Some parents forget this when they decide to purchase property on behalf of their children. Unless you can do without the above, you should reconsider putting your second property under your child’s name.
Best-Case Scenarios to Purchase Property Under your Child’s Name
1. Buy Now for the Future
Save guarding your child’s future to own private property due to the predictable increase of property prices in Singapore is a good reason to purchase under your child’s name. This helps them get a head-start in the financial game or as homeowners in the future.
2. As a Gift for Your Child and Their Spouse
The purchase of a property can financially overstretch some young couples, especially if they have not yet developed a strong income and good cashflow. Buying one in advance to secure their future after marriage is a good opportunity to ensure that they get started on a good financial footing, with a mortgage already mostly or completely paid off.
So Do We or Don’t We?
There are multiple reasons why you might want to purchase a property under your child’s name but taking note of the risks and anticipating at least the more obvious future market trends is vital to ensuring that this is a good decision moving forward, bearing in mind that with your child listed as an owner-borrower for any property purchase you make, a misstep could have consequences on him or her.
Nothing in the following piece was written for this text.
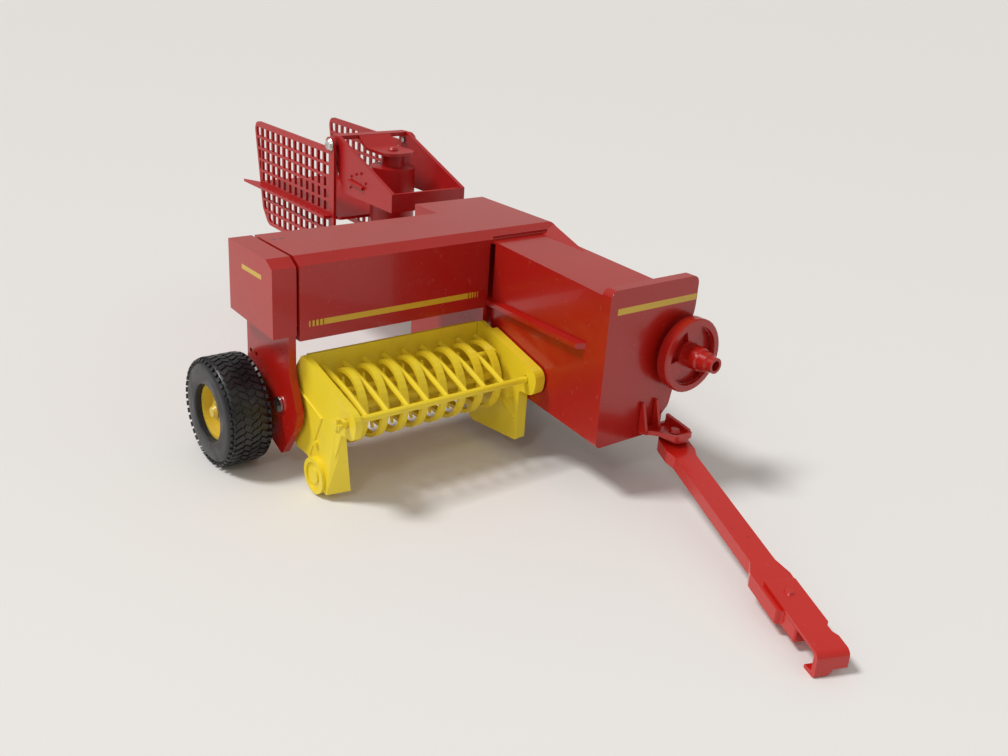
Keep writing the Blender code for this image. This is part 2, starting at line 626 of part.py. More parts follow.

Purchasing a second property under your child’s name, whether for your own purposes or as an investment for your child’s future, is more financially momentous than buying it under your own, because you are not just affecting your future, but that of someone else you care for as well. Since purchasing a property under your child’s name isn’t necessarily always a good course of action, you should be very sure before you take the plunge, for yourself and for your child. Always consult with independent expert opinions and seek their advice to weigh the pros and cons specific to your situation, and navigate the legal and financial requirements needed to effect this transaction, to see if this is something you want to proceed with.